DAYTON — The house at the corner of Williams and Second streets in the Wolf Creek neighborhood now has walls and floors and stairs.

Pretty soon, it will be ready for a family to occupy, and the army of young men and women who gather here day after day to build it will have moved on to another house.

But for now, it’s a showcase.

For the second time in six months, students from ISUS Trade and Tech Prep High School hosted VIP visitors from Washington, D.C., on April 14. This time, it was U.S. Sen. George Voinovich and U.S. Rep.

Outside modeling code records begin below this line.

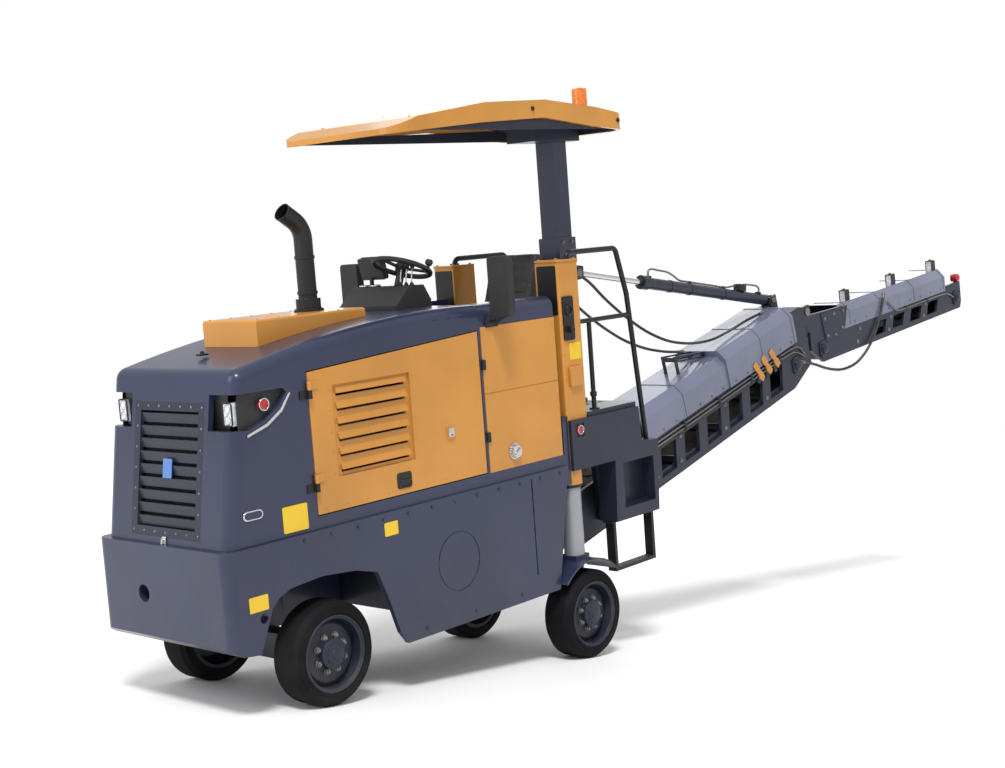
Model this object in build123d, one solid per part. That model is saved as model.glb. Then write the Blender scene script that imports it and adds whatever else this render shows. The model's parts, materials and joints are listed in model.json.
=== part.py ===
from build123d import *
import math
import os

# Small wheeled cold planer: engine under a louvred hood in front, milling drum between the axles,
# operator's platform and canopy behind, and a slewing two-part conveyor that runs out to the rear.
#
# The machine is drawn level, in millimetres, in the chassis's own frame: +X forward, +Y left, +Z up,
# with the origin under the front axle on the front tyres' contact line. It parks with its rear lifting
# columns run out, so the whole machine is turned nose down at the end, until all four tyres stand on Z = 0.

# ---------------------------------------------------------------- driving dimensions
pin_gap = 0.05                # radial clearance of a running pin
door_gap = 6                  # gap round a door
move_gap = 8                  # clearance between pieces that move past each other

wheelbase = 2110
body_half_w = 544             # outer face of the frame's side plates
panel_half_w = body_half_w - 22   # outer face of hood, doors and panels

# running gear
rear_x = -wheelbase           # what stands behind is placed from here
rear_drop = 298               # rear wheel centre below the front one, in the chassis's frame
tyre_d = 550
tyre_w = 190
tyre_bore_d = 408
front_wheel_y = body_half_w - 72
rear_wheel_y = body_half_w - 57
stub_d = 60
hub_inset = -10               # inner face of a hub from the wheel's middle plane
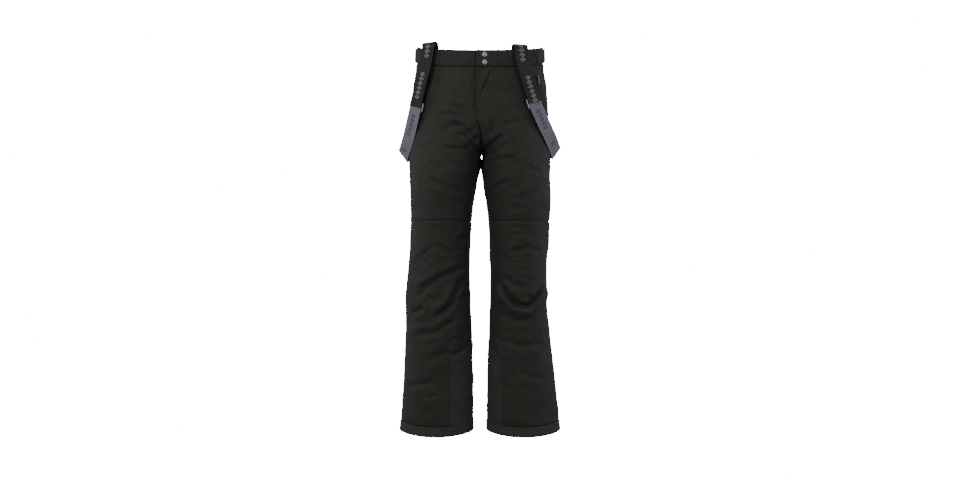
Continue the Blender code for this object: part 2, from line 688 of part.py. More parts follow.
def make_braces():
    """Each brace: doubled front, metal slide, long back length, and its anchor inside the waistband."""
    for side, sign in sides():
        front = arch_stations(side, sign) + [(Vector(c), Vector(a)) for c, a in BRACE_FRONT[side][1:]]
        route = smooth_route(front, 2)
        add_object(f"brace_front_{side}", ribbon_body(route, WEBBING_WIDTH, DOUBLED), "webbing")

        inside, along = front[0]
        outward = along.cross(Vector((0, 0, 1))).normalized()
        outward = outward if outward.y < 0 else -outward
        anchor = box_body((0.044, 0.0030, 0.024), 0.0006)
        place(anchor, inside - outward * 0.0040 + Vector((0, 0, 0.004)), outward, (0, 0, 1))
        add_object(f"brace_anchor_{side}", anchor, "zip")

        end, above = Vector(BRACE_FRONT[side][-1][0]), Vector(BRACE_FRONT[side][-2][0])
        up = (above - end).normalized()
        edge = Vector(BRACE_FRONT[side][-1][1])
        edge = (edge - up * edge.dot(up)).normalized()
        face = edge.cross(up).normalized()
        face = face if face.y < 0 else -face
        behind = DOUBLED / 2 + 0.0006 + 0.0008
        frame = framed_body(0.0500, 0.0260, 0.0035, 0.0016, 2)
        slide_at = end - face * behind - edge * 0.0020
        place(frame, slide_at, face, up)
        add_object(f"brace_slide_{side}", frame, "metal", slide_at)

        start = end - face * (behind + 0.0008 + 0.0006 + ELASTIC / 2)
        lead = [(start + up * step, edge) for step in (0.018, 0.0, -0.016)]
        long_route = lead + [(Vector(c), Vector(a)) for c, a in BRACE_BACK[side]]
        body = ribbon_body(smooth_route(long_route, 2), WEBBING_WIDTH, ELASTIC)
        add_object(f"brace_back_{side}", body, "webbing_reverse")


def make_brace_back():
    """The patch that joins both braces, and the strap from there up to the waistband."""
    centre_y = 0.1665
    patch_points = ((-0.036, -0.030), (0.036, -0.030), (0.036, 0.004), (0.0225, 0.034), (-0.0225, 0.034),
                    (-0.036, 0.004))
    patch = extruded_body(patch_points, 0.0024)
    bmesh.ops.translate(patch, verts=patch.verts, vec=(0.0, centre_y, -0.205))
    add_object("brace_patch", patch, "reinforcement")
    across = Vector((1.0, 0.0, 0.0))
    stations = []
    for height, clear in ((-0.1785, None), (-0.150, 0.0110), (-0.110, 0.0080), (-0.070, 0.0060),
                          (-0.045, 0.0050), (-0.012, 0.0042)):
        y = 0.1635 if clear is None else back_y(0.0, height) + clear
        stations.append((Vector((0.0, y, height)), across))
    add_object("brace_back_strap", ribbon_body(smooth_route(stations, 1), WEBBING_WIDTH, ELASTIC), "webbing")
    above, below = stations[-1][0], stations[-2][0]
    up = (above - below).normalized()
    outward = up.cross(across).normalized()
    outward = outward if outward.y > 0 else -outward
    tab = box_body((0.048, 0.0020, 0.028), 0.0005)
    place(tab, mix(below, above, 0.62) + outward * (ELASTIC / 2 + LAYER_GAP + 0.0010), outward, up)
    add_object("brace_back_tab", tab, "reinforcement")


# ---- Everything -------------------------------------------------------------------------------------
for old in list(bpy.data.objects):
    bpy.data.objects.remove(old)

MATERIALS = make_materials()
for side_name, side_sign in sides():
    make_upper_panels(side_name, side_sign)
    make_lower_panels(side_name, side_sign)
    make_hem(side_name, side_sign)
    make_adjuster(side_name, side_sign)
    make_pocket(side_name, side_sign)
make_waistband()
make_hanger_loop()
make_fly()
make_braces()
make_brace_back()
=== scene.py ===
"""Looks of the ski pants: fabric, webbing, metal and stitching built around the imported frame."""
import math

import bmesh
import bpy
import numpy as np
from mathutils import Matrix, Vector
from mathutils.bvhtree import BVHTree


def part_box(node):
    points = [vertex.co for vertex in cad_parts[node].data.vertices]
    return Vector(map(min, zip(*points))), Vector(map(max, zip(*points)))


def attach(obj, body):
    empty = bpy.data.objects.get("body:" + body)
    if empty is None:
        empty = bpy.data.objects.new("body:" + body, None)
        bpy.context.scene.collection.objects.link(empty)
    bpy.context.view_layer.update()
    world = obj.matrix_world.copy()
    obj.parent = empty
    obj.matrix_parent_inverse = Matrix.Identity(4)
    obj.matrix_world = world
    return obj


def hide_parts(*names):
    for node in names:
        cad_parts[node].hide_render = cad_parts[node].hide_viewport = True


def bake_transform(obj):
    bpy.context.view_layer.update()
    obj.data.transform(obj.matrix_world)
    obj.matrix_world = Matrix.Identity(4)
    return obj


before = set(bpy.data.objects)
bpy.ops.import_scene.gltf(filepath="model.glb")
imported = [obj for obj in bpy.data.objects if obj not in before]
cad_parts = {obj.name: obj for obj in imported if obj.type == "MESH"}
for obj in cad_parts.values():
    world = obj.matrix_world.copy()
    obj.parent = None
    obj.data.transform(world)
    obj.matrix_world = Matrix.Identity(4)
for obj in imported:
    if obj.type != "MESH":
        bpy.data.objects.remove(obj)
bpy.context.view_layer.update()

# ---- Dimensions repeated from the design, in metres -------------------------------------------------
WALL = 0.0032               # shell, wadding and lining together
WAISTBAND_HEIGHT = 0.045
FRONT_DROP = 0.24           # the waist's fall in front, for each metre forward
DROP_FADE = 0.155           # that fall fades out over this height below the waistband
CROTCH = -0.298
FRONT_RISE_CURVE = 0.090    # height in which the crotch opens into the centre seam
BACK_RISE_CURVE = 0.115
HIP_BLEND = 0.26            # height over which a leg's section turns into half the hips'
LEG_SQUARENESS = 0.92       # power of the leg's section; 1 would be a plain ellipse
KNEE_SEAM = -0.488
HEM_SEAM = -1.043
HEM = -1.070
HEM_DIP = 0.011             # the hem's fall in front
FLY_EDGE = -0.010
FLY_END = -0.205
FLY_FADE = 0.045
WEBBING_WIDTH = 0.040
CHAIN_PITCH = 0.0128        # woven diamonds along the braces
CHAIN_HALF_WIDTH = 0.0095
# The left leg's height, outer x, inner x, depth in front and depth behind, turned so that heights rise.
OUTLINE = np.array((
    (0.030, 0.1790, 0.0000, 0.0980, 0.1000),
    (-0.045, 0.1815, 0.0000, 0.1040, 0.1120),
    (-0.120, 0.1870, 0.0000, 0.1120, 0.1350),
    (-0.200, 0.1925, 0.0000, 0.1175, 0.1460),
    (-0.298, 0.1965, 0.0002, 0.1170, 0.1320),
    (-0.380, 0.1965, 0.0080, 0.1110, 0.1140),
    (-0.470, 0.1945, 0.0220, 0.1010, 0.0980),
    (-0.620, 0.1930, 0.0295, 0.0880, 0.0880),
    (-0.790, 0.2015, 0.0250, 0.0800, 0.0860),
    (-0.930, 0.2115, 0.0215, 0.0770, 0.0850),
    (-1.080, 0.2245, 0.0180, 0.0750, 0.0850),
))[::-1]
OUTER, INNER, FRONT, BACK = 1, 2, 3, 4
SIDES = (("left", 1.0), ("right", -1.0))

# ---- Camera, lights and floor -----------------------------------------------------------------------
CAMERA_DISTANCE = 3.2
CAMERA_HEIGHT = -0.5404
VIEW_WIDTH = 2.688         # what the frame's width takes in at the object's middle
SENSOR = 36.0
FLOOR_HEIGHT = -1.42
FLOOR_GLOW = 22.0          # the floor and surround look almost pure white
WORLD_LIGHT = 0.28


def add_object(name, data):
    """A new object in the scene, from its data."""
    made = bpy.data.objects.new(name, data)
    bpy.context.scene.collection.objects.link(made)
    return made


def make_camera():
    """A level camera in front of the pants, at the height of the knees."""
    data = bpy.data.cameras.new("camera")
    data.sensor_width = SENSOR
    data.lens = SENSOR * CAMERA_DISTANCE / VIEW_WIDTH
    camera = add_object("camera", data)
    camera.location = (0.0, -CAMERA_DISTANCE, CAMERA_HEIGHT)
    camera.rotation_euler = (math.pi / 2, 0.0, 0.0)
    bpy.context.scene.camera = camera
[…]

Mike Turner who walked through the house and chatted with the students who have been building it.

In October, it was Elaine Chao, the U.S. Secretary of Labor, who presented ISUS founder Ann Higdon with a check for the first half of a grant for more than $1 million from her department’s Youth-Build effort, designed to provide job training and employment opportunities for youth.

ISUS is a charter school started in 1999 to teach dropouts construction trade skills while helping them finish high school. ISUS, which stands for Improved Solutions for Urban Systems, enrolls about 175 students in Dayton.

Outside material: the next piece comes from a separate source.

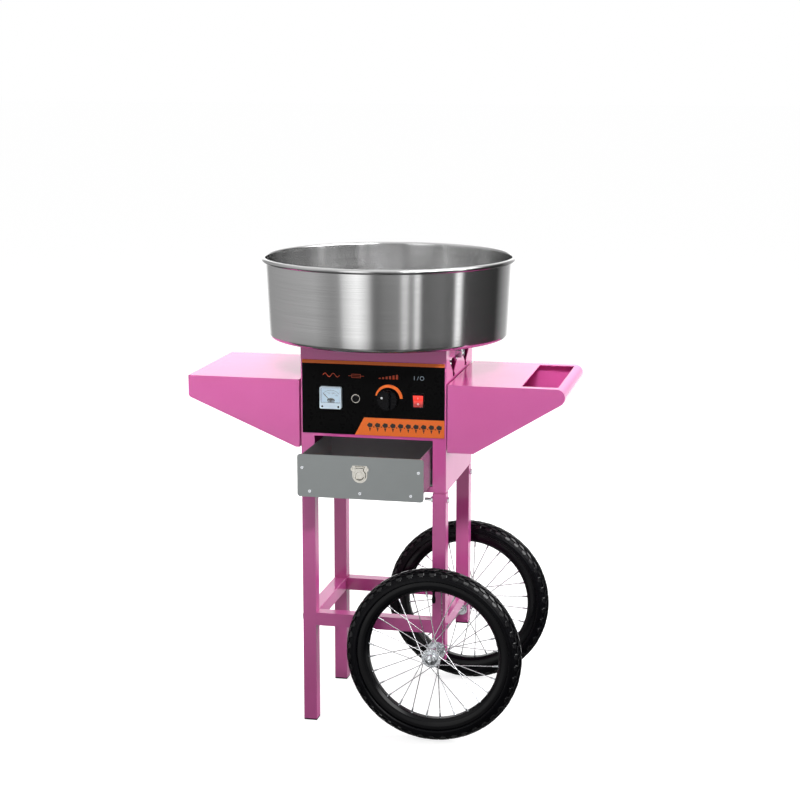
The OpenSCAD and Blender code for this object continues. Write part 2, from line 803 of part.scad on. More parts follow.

Students learn in the classroom and at the job site. ISUS has built and renovated homes in two Dayton neighborhoods. Students also earn stipends of $12 to $30 a day if they come on time and ready to work.

But the program is costly at more than $14,000 per student. It receives about $6,000 in state aid and raises funds through grants and contributions to fill the gap.

Higdon said contributions such as the $3 million in YouthBuild grants and a $1.6 million gift from the Mathile Foundation have helped the program.